───── Dataset section ─────

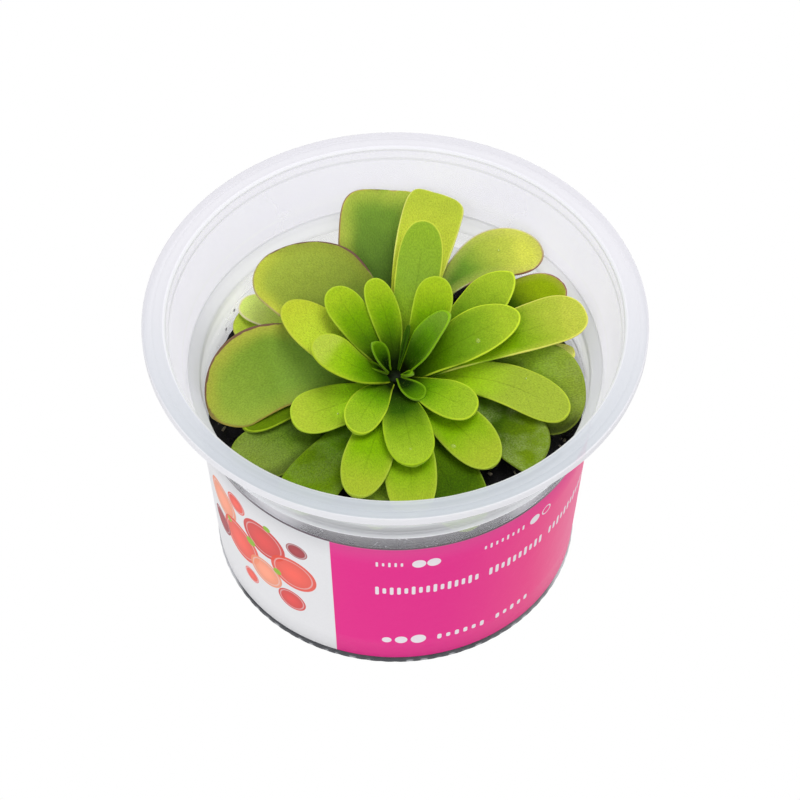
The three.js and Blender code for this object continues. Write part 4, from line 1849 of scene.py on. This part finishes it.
OUTER_LEAVES = (
    Leaf(
        "outer_leaf_back", Skin.BROAD, 92.5, 42.6, 17, 16, -7, -5, -2, widest=0.56, blunt=5.49, skew=0.35,
        lean=0.03,
    ),
    Leaf(
        "outer_leaf_back_right", Skin.FLUSHED, 77, 44.5, 11, 36.5, 44.5, -71.5, 26.5, widest=0.82,
        blunt=1.93, skew=0.28, lean=-0.05, taper=10.0,
    ),
    Leaf("outer_leaf_right_upper", Skin.BLUSHED, 26.5, 39.5, 15.5, 16, 3, 8.5, -5.5, widest=0.62),
    Leaf(
        "outer_leaf_back_left", Skin.EDGED, 137.5, 37.5, 23, 32, 26, -2, 1.5, widest=0.73, blunt=1.81,
        skew=-0.21, lean=0.07,
    ),
    Leaf("outer_leaf_left_hidden", Skin.PALE, 133, 37.5, 9, 3, 3, 29, 5, widest=0.8, lift=0.8),
    Leaf("outer_leaf_left_lowest", Skin.OLIVE, 147, 36.5, 16, 1, 1, 5, 0),
    Leaf(
        "outer_leaf_left", Skin.WIDE, 167, 39.2, 18.5, 17, 21, 59, -40, widest=0.73, blunt=1.8, skew=-0.3,
        lean=0.1, curl=0.18, stain=0.4,
    ),
    Leaf("outer_leaf_left_under", Skin.UNDER, 178, 32, 8, 6, 8, 49, 0, widest=0.78, lift=0.5),
    Leaf("outer_leaf_left_low", Skin.MATT, 199, 36.5, 13.5, 2, 3, 30.5, -4, widest=0.8, skew=0.2),
    Leaf("outer_leaf_front_left", Skin.SHADED, 238, 36.5, 12, 5, 7, -1.5, 0, widest=0.79, lift=0.6),
    Leaf("outer_leaf_front", Skin.DULL, 264, 34, 12, 2, 3, 0, 0),
    Leaf("outer_leaf_front_right", Skin.DEEP, 293, 37, 14, 3, 5, 0, 0),
    Leaf(
        "outer_leaf_right_low", Skin.DUSTED, 328, 34, 13.5, 9.5, 13, -5, 7.5, widest=0.81, skew=0.35,
        lean=-0.18,
    ),
    Leaf(
        "outer_leaf_right", Skin.DULL, 351, 37.6, 19.5, 8.5, 3, -4.5, 28, widest=0.75, blunt=2.2,
        skew=0.22, lean=-0.06,
    ),
    Leaf("outer_leaf_right_hidden", Skin.STRAW, 4, 35.7, 7.5, 12, 8, 9, -8, widest=0.75, lift=0.6),
)
MIDDLE_LEAVES = (
    Leaf(
        "middle_leaf_back", Skin.YELLOW, 84, 43.2, 12.5, 41.5, 47.5, -7, 12.5, widest=0.82, blunt=3.42,
        skew=-0.35, lean=-0.03,
    ),
    Leaf("middle_leaf_back_inner", Skin.TALL, 71, 33, 9.5, 44, 24, 15, 0, widest=0.7),
    Leaf(
        "middle_leaf_right_back", Skin.INNER, 20, 32, 10.5, 26.5, 8, 39, -7.5, widest=0.71, blunt=1.85,
        skew=0.23, lean=0.05,
    ),
    Leaf("middle_leaf_right_inner", Skin.INNER, 17.5, 28, 11, 40.5, 26.5, -2, 12, widest=0.67, blunt=1.84),
    Leaf("middle_leaf_right_upper", Skin.ARCHED, 13, 40, 11, 26.5, 23.5, 2, 11, widest=0.82, skew=0.07),
    Leaf("middle_leaf_right", Skin.GROWN, 4, 36, 9.5, 17, 24, -46, 18, widest=0.72),
    Leaf("middle_leaf_front_right", Skin.FRESH, 320, 28, 10.5, 10.5, 18.5, -18, 10),
    Leaf("middle_leaf_front", Skin.FRESH, 281, 34, 10.5, 8, 12, -12, 0),
    Leaf("middle_leaf_front_left", Skin.FRESH, 256, 30.5, 10, 12, 14, 0, -2),
    Leaf("middle_leaf_left", Skin.BRIGHT, 217, 22.5, 10.5, 14, 16, -16, -12, widest=0.7),
    Leaf(
        "middle_leaf_left_back", Skin.LEMON, 165.5, 26.5, 13, 33.5, 20.5, -30.5, 13, widest=0.63,
        blunt=1.91, lean=0.05,
    ),
)
HEART_LEAVES = (
    Leaf("heart_leaf_back", Skin.HEART, 95, 19.5, 6.5, 50, 26, 26, -3, widest=0.69),
    Leaf("heart_leaf_back_left", Skin.HEART, 138, 21, 8, 44, 22, -10, -5, widest=0.69),
    Leaf("heart_leaf_left", Skin.PALE_TIP, 206, 19, 8.5, 42, 16, -66, -6, widest=0.61),
    Leaf("heart_leaf_front_left", Skin.YOUNG, 236, 17.5, 8, 20, 20, 18, -15, widest=0.62),
    Leaf("heart_leaf_front", Skin.ROOTED, 278, 23.5, 10, 14, 16, 3, 0, widest=0.68),
    Leaf("heart_leaf_right", Skin.YOUNG, 321, 18.5, 8.5, 20, 22, 8, 14, widest=0.7),
    Leaf("heart_leaf_back_right", Skin.HEART, 35, 21.5, 8, 48, 20, 58, 6, widest=0.73),
    Leaf("heart_leaf_folded", Skin.SPROUT, 19, 17.5, 7, 58, 10, 14, -10, widest=0.54, curl=0.35),
    Leaf(
        "heart_leaf_cupped", Skin.BUD, 298, 8, 4.6, 13, 10, 18, -4, widest=0.71, curl=0.45, wave=0.05,
        lift=1.1,
    ),
    Leaf("heart_leaf_rolled", Skin.BUD, 175, 5.4, 1.9, 36, 10, 0, 0, curl=0.3, wave=0.0, lift=0.9),
    Leaf(
        "heart_leaf_upright", Skin.BUD, 157, 7.6, 3.8, 63, 10, -30, 11, widest=0.64, curl=0.6, wave=0.0,
        lift=0.9,
    ),
    Leaf("heart_leaf_thin", Skin.THIN, 66, 10, 1.2, 62, 8, 0, 0, curl=0.3, wave=0.0, lift=0.5),
    Leaf("heart_leaf_bud", Skin.BUD, 334, 3.2, 1.7, 44, 10, 0, 0, curl=0.2, wave=0.0, lift=1.3),
)
WHORLS = (
    Whorl("outer_leaves", "old_leaf", 42.7, 41.7, 44.4, 5.4, 2.6, OUTER_LEAVES, Glands(12000)),
    Whorl("middle_leaves", "grown_leaf", 44.7, 43.9, 46.2, 3.9, 2.6, MIDDLE_LEAVES, Glands(11000)),
    Whorl("heart_leaves", "young_leaf", 46.6, 46.0, 47.6, 2.7, 0.0, HEART_LEAVES, Glands(6000)),
)


# ---- the studio -------------------------------------------------------------------------------


@dataclass(frozen=True)
class Softbox:
    """An area light that points at a place above the cup."""

    name: str
    place: tuple[float, float, float]
    size: float
    power: float

    def build(self, target: Vector) -> None:
        """Hangs the light, in metres.

        Args:
            target: where it points.
        """
        data = bpy.data.lights.new(self.name, "AREA")
        data.shape, data.size, data.energy = "DISK", self.size, self.power
        lamp = bpy.data.objects.new(self.name, data)
        lamp.location = self.place
        lamp.rotation_euler = (target - Vector(self.place)).to_track_quat("-Z", "Y").to_euler()
        bpy.context.scene.collection.objects.link(lamp)


@dataclass
class Studio:
    """The camera, the pale floor and the soft lights."""

    look_at: tuple[float, float, float] = (0.95, 0.0, 39.2)
    distance: float = 600.0
    elevation: float = 51.37
    lens: float = 132.2
    sensor: float = 36.0
    floor_size: float = 4.0
    sky: float = 0.64
    boxes: tuple[Softbox, ...] = (
        Softbox("top_softbox", (0.3, 0.2, 1.3), 0.9, 9.0),
        Softbox("front_softbox", (-0.6, -1.1, 0.8), 0.8, 4.0),
    )

    def build(self) -> None:
        """Sets up everything round the object."""
        self.camera()
        self.floor()
        target = Vector((0, 0, 40)) * MM
        for box in self.boxes:
            box.build(target)
        world = bpy.data.worlds.new("studio_sky")
        world.use_nodes = True
        background = world.node_tree.nodes["Background"]
        background.inputs["Color"].default_value = (1, 1, 1, 1)
        background.inputs["Strength"].default_value = self.sky
        bpy.context.scene.world = world
        bpy.context.scene.view_settings.view_transform = "Standard"

    def camera(self) -> None:
        """Makes the scene's camera."""
        tilt = math.radians(self.elevation)
        data = bpy.data.cameras.new("camera")
        data.lens, data.sensor_width = self.lens, self.sensor
        eye = bpy.data.objects.new("camera", data)
        target = Vector(self.look_at) * MM
        eye.location = target + Vector((0, -math.cos(tilt), math.sin(tilt))) * self.distance * MM
        eye.rotation_euler = (target - eye.location).to_track_quat("-Z", "Y").to_euler()
        bpy.context.scene.collection.objects.link(eye)
        bpy.context.scene.camera = eye

    def floor(self) -> None:
        """Lays the floor, level with the underside of the foot."""
        mesh = bmesh.new()
        bmesh.ops.create_grid(mesh, x_segments=1, y_segments=1, size=self.floor_size / MM / 2)
        paint = Paint("studio_floor", {
            "Base Color": (0, 0, 0, 1), "Roughness": 1.0, "Specular IOR Level": 0.0,
            "Emission Color": (1, 1, 1, 1), "Emission Strength": 1.0,
        })
        floor = to_piece(mesh, "studio_floor", paint.material)


def main() -> None:
    """Builds every part in order."""
    logging.basicConfig(level=logging.INFO, format="%(name)s: %(message)s")
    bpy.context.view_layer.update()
    cup = GrowingCup()
    Studio().build()
    cup.build()
    PrintedLabel(cup).build()
    GrowingMedium(cup).build()
    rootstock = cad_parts["rootstock"]
    rootstock.data.materials.clear()
    rootstock.data.materials.append(ROOT_BARK.material())
    for whorl in WHORLS:
        whorl.build()
        log.info("%s: %d leaves", whorl.node, len(whorl.leaves))
    Dew().build(WHORLS)


if __name__ == "__main__":
    main()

─────

> **Instructions for the task**
Starting with the line that contains "bpy.context.view_layer.update()", print each line through the last one in the listing. Include both end lines and add nothing.

> **Full response**
    bpy.context.view_layer.update()
    cup = GrowingCup()
    Studio().build()
    cup.build()
    PrintedLabel(cup).build()
    GrowingMedium(cup).build()
    rootstock = cad_parts["rootstock"]
    rootstock.data.materials.clear()
    rootstock.data.materials.append(ROOT_BARK.material())
    for whorl in WHORLS:
        whorl.build()
        log.info("%s: %d leaves", whorl.node, len(whorl.leaves))
    Dew().build(WHORLS)


if __name__ == "__main__":
    main()